Just curious, do you think what I deal with is tragic ?

K:  I don't see social anxiety itself as tragic, just a bit of a drag.  The generalization from one piece of life to having all of life be not good is what creates the tragedy - the tragedy is in setting yourself up to not being happy.  Hyperventilation is not the tragedy.  Yes, it is unfortunate and a hindrance with ill effects, but it is not tragic per se.  It is largely stoppable, but with tradeoffs, of course. 

Your being forever isolated and therefore miserable is an unknowledgeable and untrue statement ( a "dramatization").    (See I'll Be Lonely And Miserable - A Cage Statement.)

B:  Am I off base to see it as tragic? 

K: Yes, though human.  No "badness" in that, it just doesn't work for your benefit.. 

B:  Am I really overdramatizing now that you see what goes on? 

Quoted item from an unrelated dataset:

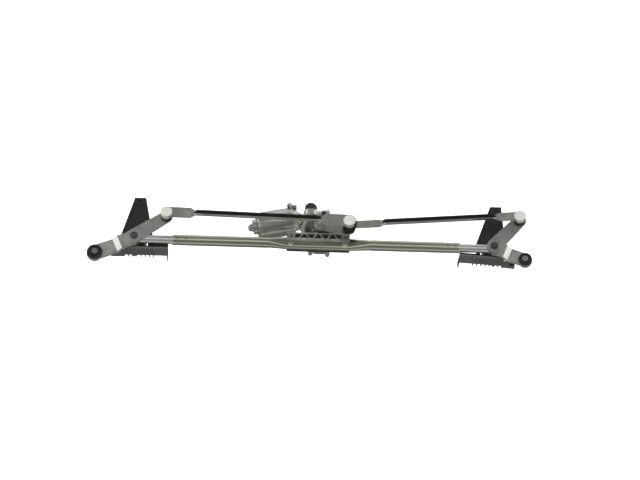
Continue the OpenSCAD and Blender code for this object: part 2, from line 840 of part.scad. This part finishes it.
module link_rod_right() {
    color("#74766f") along_rod(lower_ball_z, right_ball, lever_ball_z)
        link_rod(right_rod_len, right_near, right_far, plate_rise - crank_plate_rise_right, [64, 72]);
}

// Ball socket at the origin. An open socket lets the stud pass on to the next ball.
module socket(rise, open_top) {
    top = open_top ? 5.4 : 6.6;
    difference() {
        union() {
            translate([0, 0, -5.5]) cylinder(h = top + 5.5, d = socket_d);
            translate([0, 0, rise + rod_t + 0.02]) cylinder(h = max(top - rise - rod_t, 0.8), r = 12.2);
            if (!open_top)
                translate([0, 0, top - eps]) cylinder(h = 2, r1 = 11.8, r2 = 10.4);
            translate([0, 0, rise - 1.2]) cylinder(h = 1.18, r = 12.2);
        }
        sphere(r = ball_d / 2 + socket_gap);
        translate([0, 0, -7]) cylinder(h = 3, r1 = 7.4, r2 = 5.2);
        if (open_top)
            translate([0, 0, 3.9]) cylinder(h = 3, r1 = 5.2, r2 = 7.4);
    }
}

module socket_crank_left() {
    color("#e9e8e0") along_rod(upper_ball_z, left_ball, lever_ball_z) socket(plate_rise, false);
}

module socket_lever_left() {
    color("#e9e8e0") along_rod(upper_ball_z, left_ball, lever_ball_z)
        translate([left_rod_len, 0, 0]) socket(plate_rise, false);
}

module socket_crank_right() {
    color("#e9e8e0") along_rod(lower_ball_z, right_ball, lever_ball_z)
        socket(crank_plate_rise_right, true);
}

module socket_lever_right() {
    color("#e9e8e0") along_rod(lower_ball_z, right_ball, lever_ball_z)
        translate([right_rod_len, 0, 0]) socket(plate_rise, false);
}

boot_bore_r = 5.3;

module boot(wide_r) {
    difference() {
        union() {
            translate([0, 0, -7.4]) cylinder(h = 1.88, r = wide_r);
            translate([0, 0, -8.6]) cylinder(h = 1.2 + eps, r1 = 8, r2 = 10);
        }
        translate([0, 0, -10]) cylinder(h = 8, r = boot_bore_r);
    }
}

module boots_left() {
    color("#1b1b1b") along_rod(upper_ball_z, left_ball, lever_ball_z) {
        difference() {
            translate([0, 0, -7.4]) cylinder(h = 1.88, r = 15.5);
            translate([0, 0, -10]) cylinder(h = 8, r = boot_bore_r);
        }
        translate([left_rod_len, 0, 0]) boot(11.5);
    }
}

module boots_right() {
    color("#1b1b1b") along_rod(lower_ball_z, right_ball, lever_ball_z) {
        difference() {
            translate([0, 0, -7.4]) cylinder(h = 1.88, r = 13.5);
            translate([0, 0, -10]) cylinder(h = 8, r = boot_bore_r);
        }
        translate([right_rod_len, 0, 0]) boot(11.5);
    }
}

// The stud's collar stands stud_gap clear of the lever.
module lever_ball_stud(at) {
    in_row_frame() translate([at[0], at[1], 0]) {
        translate([0, 0, lever_top + stud_gap]) cylinder(h = 2.4, r = 7);
        translate([0, 0, lever_top + stud_gap + 2]) cylinder(h = 8, r = 4);
        translate([0, 0, lever_ball_z]) sphere(d = ball_d);
    }
}

module lever_ball_stud_left() {
    color("#b7b8b3") lever_ball_stud(left_ball);
}

module lever_ball_stud_right() {
    color("#b7b8b3") lever_ball_stud(right_ball);
}

// ---- Levers and wiper shafts ----

shaft_bottom = -66;
thread_len = 12;
taper_len = 6;
lever_hole_r = 6.5;
lever_pivot_r = 15.5;
lever_ball_r = 13;

module lever_blank(squared) {
    difference() {
        union() {
            linear_extrude(lever_t) bar_outline(lever_pivot_r, lever_ball_r, lever_len);
            cylinder(h = lever_t, r = lever_pivot_r);
            translate([lever_len, 0, 0]) cylinder(h = lever_t, r = lever_ball_r);
            if (squared)
                linear_extrude(lever_t)
                    polygon([[-15, -9], [-9, -15.5], [6, -15.4], [6, 15.4], [-9, 15.5], [-15, 9]]);
        }
        translate([0, 0, -1]) cylinder(h = 10, r = lever_hole_r);
    }
}

module lever_left() {
    color("#7c7e78") in_row_frame() translate([left_pivot_x, 0, lever_z])
        rotate([0, 0, left_lever_deg]) lever_blank(true);
}

module lever_right() {
    color("#7c7e78") in_row_frame() translate([right_pivot_x, 0, lever_z])
        rotate([0, 0, right_lever_deg]) lever_blank(false);
}

module pivot_shaft() {
    thread_top = shaft_bottom + thread_len;
    taper_top = thread_top + taper_len;
    translate([0, 0, shaft_bottom]) cylinder(h = thread_len, r = 4);
    translate([0, 0, thread_top - eps]) cylinder(h = taper_len + 2 * eps, r1 = 5, r2 = pivot_shaft_d / 2);
    difference() {
        translate([0, 0, taper_top]) cylinder(h = lever_z - taper_top, d = pivot_shaft_d);
        ring(housing_bottom - 2.6, housing_bottom - 1.2, 10, 5.3);
    }
    translate([0, 0, lever_z - eps]) cylinder(h = lever_t + eps, r = lever_hole_r - press);
    translate([0, 0, lever_top + 0.02]) cylinder(h = 1.6, r = 8.2, $fn = 12);
    translate([0, 0, lever_top - eps]) cylinder(h = 2.6, r = 5.8);
}

module pivot_shaft_left() {
    color("#3e403c") in_row_frame() translate([left_pivot_x, 0, 0]) pivot_shaft();
}

module pivot_shaft_right() {
    color("#3e403c") in_row_frame() translate([right_pivot_x, 0, 0]) pivot_shaft();
}

module retaining_rings() {
    ring(housing_bottom - 1.15, housing_bottom - 0.25, 9, pivot_shaft_d / 2 + press);
    ring(housing_bottom - 2.55, housing_bottom - 1.25, 8, 5.3 + press);
    ring(housing_top + 0.25, lever_z - 0.02, 9.5, pivot_shaft_d / 2 + press);
}

module retaining_rings_left() {
    color("#6d6f6a") in_row_frame() translate([left_pivot_x, 0, 0]) retaining_rings();
}

module retaining_rings_right() {
    color("#6d6f6a") in_row_frame() translate([right_pivot_x, 0, 0]) retaining_rings();
}

// ---- Armature ----

worm_s = [-12, 12];

module armature_shaft() {
    color("#a4a5a1") at_worm() {
        along_x(-141, -58, 4);
        along_x(-58 - eps, worm_s[0] + eps, 4);
        along_x(worm_s[1] - eps, 22.5, 4);
        // An off-centre round section, twisted along the shaft, gives a single-start worm.
        rotate([0, 90, 0]) translate([0, 0, worm_s[0]])
            linear_extrude(worm_s[1] - worm_s[0], twist = -360 * (worm_s[1] - worm_s[0]) / worm_pitch,
                slices = 72, convexity = 8)
            rotate(360 * worm_s[0] / worm_pitch) translate([0, gear_module]) circle(r = worm_r, $fn = 14);
    }
}

module armature_core() {
    slots = 10;
    color("#8a4b2a") at_worm() difference() {
        along_x(-109, -73, armature_r);
        along_x(-110, -72, 4 + press);
        for (i = [0:slots - 1])
            rotate([i * 360 / slots, 0, 0]) translate([-110, -1, armature_r - 4]) cube([39, 2, 5]);
    }
}

module commutator() {
    color("#b87333") at_worm() difference() {
        along_x(-71, -58.5, 9.2);
        along_x(-72, -58, 4 + press);
    }
}

frame_tube();
tube_rivets();
center_bracket();
bracket_screws();
pivot_housing_left();
pivot_housing_right();
pivot_bushes_left();
pivot_bushes_right();
grommet_left();
grommet_right();
grommet_sleeve_left();
grommet_sleeve_right();
cowl_bracket_left();
cowl_bracket_right();
gear_housing();
gear_cover();
cover_screws();
isolator();
output_bush();
shaft_seal();
vent_cap();
drain_clip();
motor_can();
can_screws();
motor_magnets();
end_bearing();
brush_card();
brushes();
connector_housing();
connector_pins();
output_shaft();
worm_wheel();
crank_arm();
crank_nut();
crank_ball_stud();
link_rod_left();
socket_crank_left();
socket_lever_left();
boots_left();
lever_ball_stud_left();
link_rod_right();
socket_crank_right();
socket_lever_right();
boots_right();
lever_ball_stud_right();
lever_left();
pivot_shaft_left();
retaining_rings_left();
lever_right();
pivot_shaft_right();
retaining_rings_right();
armature_shaft();
armature_core();
commutator();
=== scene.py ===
"""Windshield wiper assembly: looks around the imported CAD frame. Metres, row frame."""
import json
import math

import bmesh
import bpy
from mathutils import Matrix, Vector


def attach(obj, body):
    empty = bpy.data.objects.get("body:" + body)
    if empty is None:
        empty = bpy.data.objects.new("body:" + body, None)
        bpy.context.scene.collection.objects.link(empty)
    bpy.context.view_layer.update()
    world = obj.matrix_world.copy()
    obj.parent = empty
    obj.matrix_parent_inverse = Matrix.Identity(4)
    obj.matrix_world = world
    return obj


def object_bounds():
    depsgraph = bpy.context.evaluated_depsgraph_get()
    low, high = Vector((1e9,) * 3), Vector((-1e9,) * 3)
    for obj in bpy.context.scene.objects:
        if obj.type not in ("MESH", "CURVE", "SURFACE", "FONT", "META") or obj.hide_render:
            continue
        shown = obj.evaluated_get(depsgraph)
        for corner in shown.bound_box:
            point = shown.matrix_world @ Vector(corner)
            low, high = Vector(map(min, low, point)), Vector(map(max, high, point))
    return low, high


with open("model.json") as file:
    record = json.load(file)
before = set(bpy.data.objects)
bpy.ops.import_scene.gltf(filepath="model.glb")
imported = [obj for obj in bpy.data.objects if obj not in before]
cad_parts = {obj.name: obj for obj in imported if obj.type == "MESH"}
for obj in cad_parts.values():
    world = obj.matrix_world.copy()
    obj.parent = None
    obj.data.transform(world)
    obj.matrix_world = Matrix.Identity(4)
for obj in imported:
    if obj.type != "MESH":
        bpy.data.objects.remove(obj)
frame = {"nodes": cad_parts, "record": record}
cad_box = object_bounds()
nodes = frame["nodes"]
MM = 0.001
NOISE_ROUGHNESS = 0.55
BUMP_DEPTH = 0.2 * MM


# ---- Materials ----

def new_material(name):
    mat = bpy.data.materials.new(name)
    mat.use_nodes = True
    tree = mat.node_tree
    shader = tree.nodes["Principled BSDF"]
    return mat, tree, shader


def socket(shader, name, value):
    shader.inputs[name].default_value = value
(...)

K:  Yes, definitely.  I see that it is a pain in the butt and discouraging and the only tragedy is the misery you create in your own brain, which does not correspond with "reality out there" and which is not inevitable, as some people do think differently about it in their lives (it or the equivalent, like Jeff Bell in his OCD book, "When In Doubt, Make Belief"). 

B:  How does one be light about this condition? 

K:  The BuddhaKahuna says "Be light by getting rid of the false heaviness." (See Enlightenment")  Be "light" means not being anxious and dramatic about it, seeing that there is no actual danger - so the way to being light is to go through each  of your beliefs about it in one column and to put in a true, good-perspective type belief in the second column.  Bullshit, regardless of how bad it feels to focus on it and deal with, still needs to be dealt with one item at a time, as rapidly as possible... - and that is alot easier than dealing with the same BS over and over and over and over and over...

B:  As always, thank you for your commitment to me and for being such a rare breed.